Color bars and registration marks

Color bars and registration marks hold magical properties for me. I wax ever so slightly poetic about how I use them and enjoy them in this post.

I started using the program Pagemaker on the Mac in high school for the yearbook. I graduated in 1991 so the fact that my high school had three Macs was a big deal. At the bottom of every page we printed where these tidy blocks of color and this grouping of lines. These color bars and registration marks were my introduction to press printing.

What are color bars and registration marks?

In press printing, registration marks and color bars are used to make sure the press is printing optimally across the entire sheet of paper and sometimes that sheet of paper is pretty big. Those boxes of color are a proofing tool. They assist the printer, the designer, and the client in understanding that the colors are printing accurately and at the right saturation. All the lines are to insure that everything is lining up properly. A misaligned press can cause all kinds of wonky effects, making the images look blurry, fuzzy, and/or impossible to read.

june 2016

Lurking underneath

If you open up nearly any packaging, under the glued edge there’s usually a color bar lurking. It probably doesn’t come as much of a surprise to know that I love color bars. Those bars are just pure magic to me. They provide me with inspiration and collage fodder all at the same time. The marks remind me of my own history and open the door for future creativity. That’s kinda amazing given that most folks don’t even know they are surrounded by these marks.

These marks offer me…

They invite me to think of the people who conceived the box. It might be pop-tarts or pasta but one of my fellow graphic designers sat down somewhere and worked to make that packaging as useful as possible. Maybe it’s the blandest, most utilitarian thing but the packaging still lets you know what it is and what it’s made of. So much of my work at the ad agency was drudgery that I think of this compatriot designer with much respect and not a small slice of sympathy because I know they likely worked by committee and that can be exhausting.

june 28 2016

They invite me to think about how I use color. I tend to kick it old-school neat. In my work, my colors stay separate and saturated. Out of the tub is the way I use them. I don’t tend to mix color because I love what is already there. I like intense color so I struggle with muting them. Those color blocks satisfy my need for intensity.
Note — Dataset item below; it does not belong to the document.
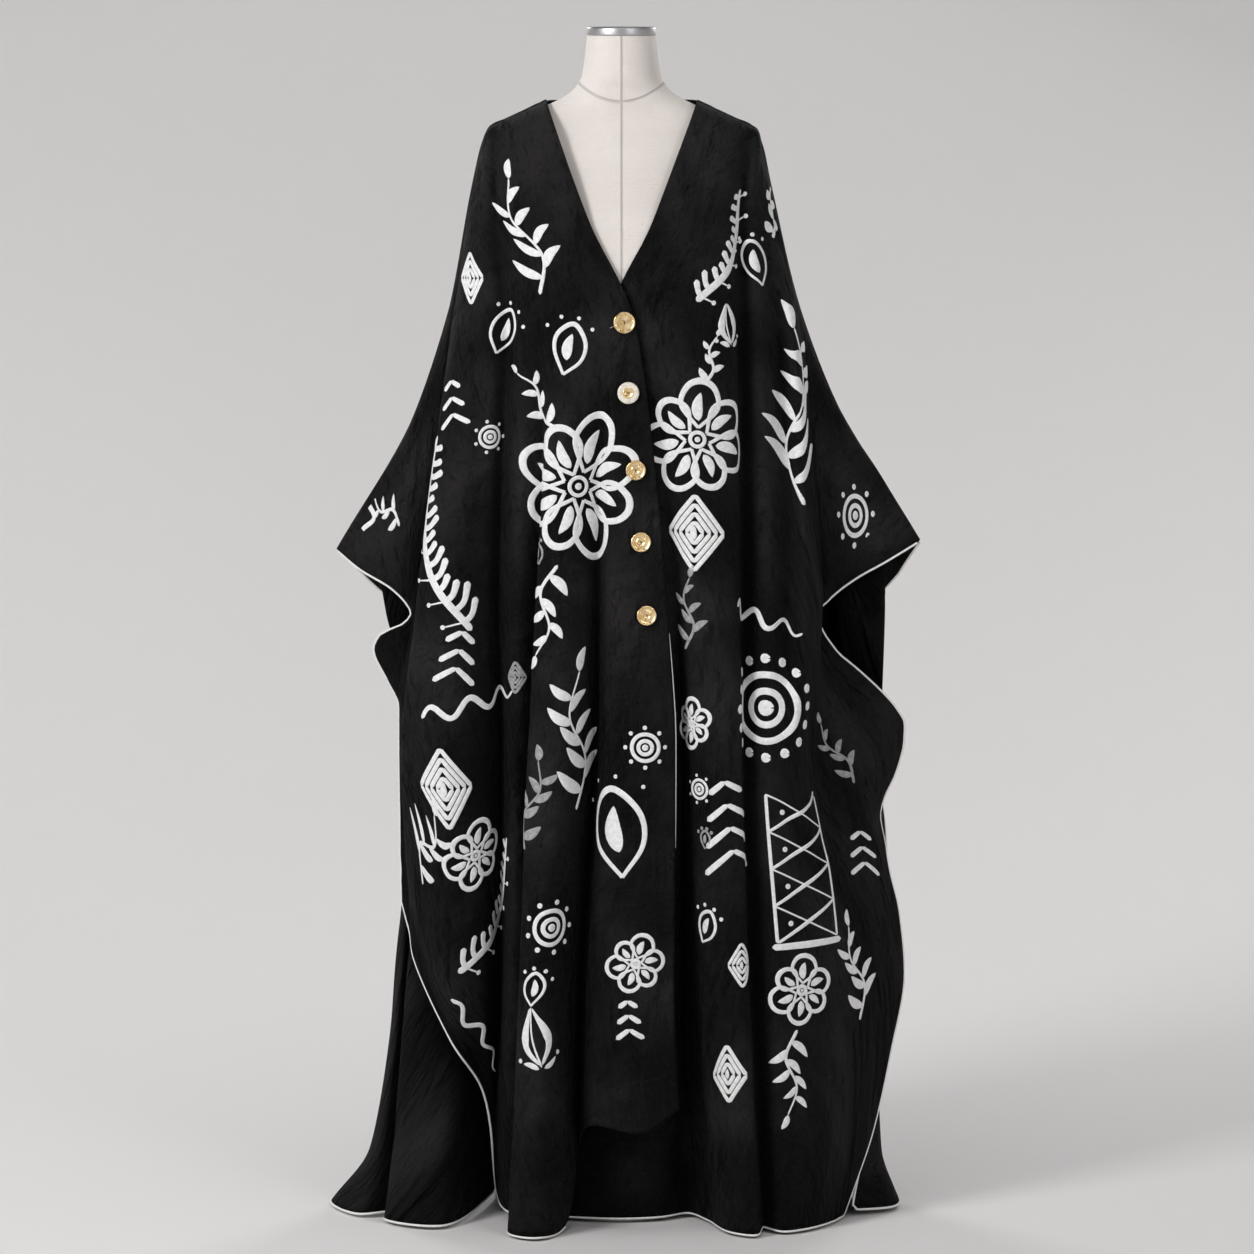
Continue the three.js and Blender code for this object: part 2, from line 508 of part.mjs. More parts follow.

They are orderly. While it can be hard to tell from the artwork I make, I am a bit of a neatnik. I like things put in their place. I like a tidy workspace, a tidy house, a tidy mind. It allows me to be more freeform in other areas. The order of those little squares are soothing to me.

june 30 2016
I titled this page “Even our skies are color calibrated.”

What do I do with them?

I cut out and keep them especially if they are an unusual color set. Occasionally, there will be one with an additional color on it that isn’t cyan, magenta, yellow, or black. These are like finding the golden ticket because they are kinda rare. I’ve always got my eye out for a purple or orange or brown or green. We recycle packaging so I regularly break down boxes at my house. It takes 30 seconds to rip off the color key from a box.

My first altered book (the pictures in this post) is full of them. When they are cut out, they are super easy to use in a grid or as a boarder. 2016-2017 Misty was clearly gaga over them. (If you’d like to see a full flip through of that journal it’s on my youtube channel here.)

This past week, I came across this one in one of my paper bins:

And it made me remember why I love these little bits so much.

These color marks are rife with possibility to me. Because they are on every single piece of printed material, they literally help compose our lives. How is that not magical? I struggle to think of something more ubiquitous while at the same time offering up so much possibility.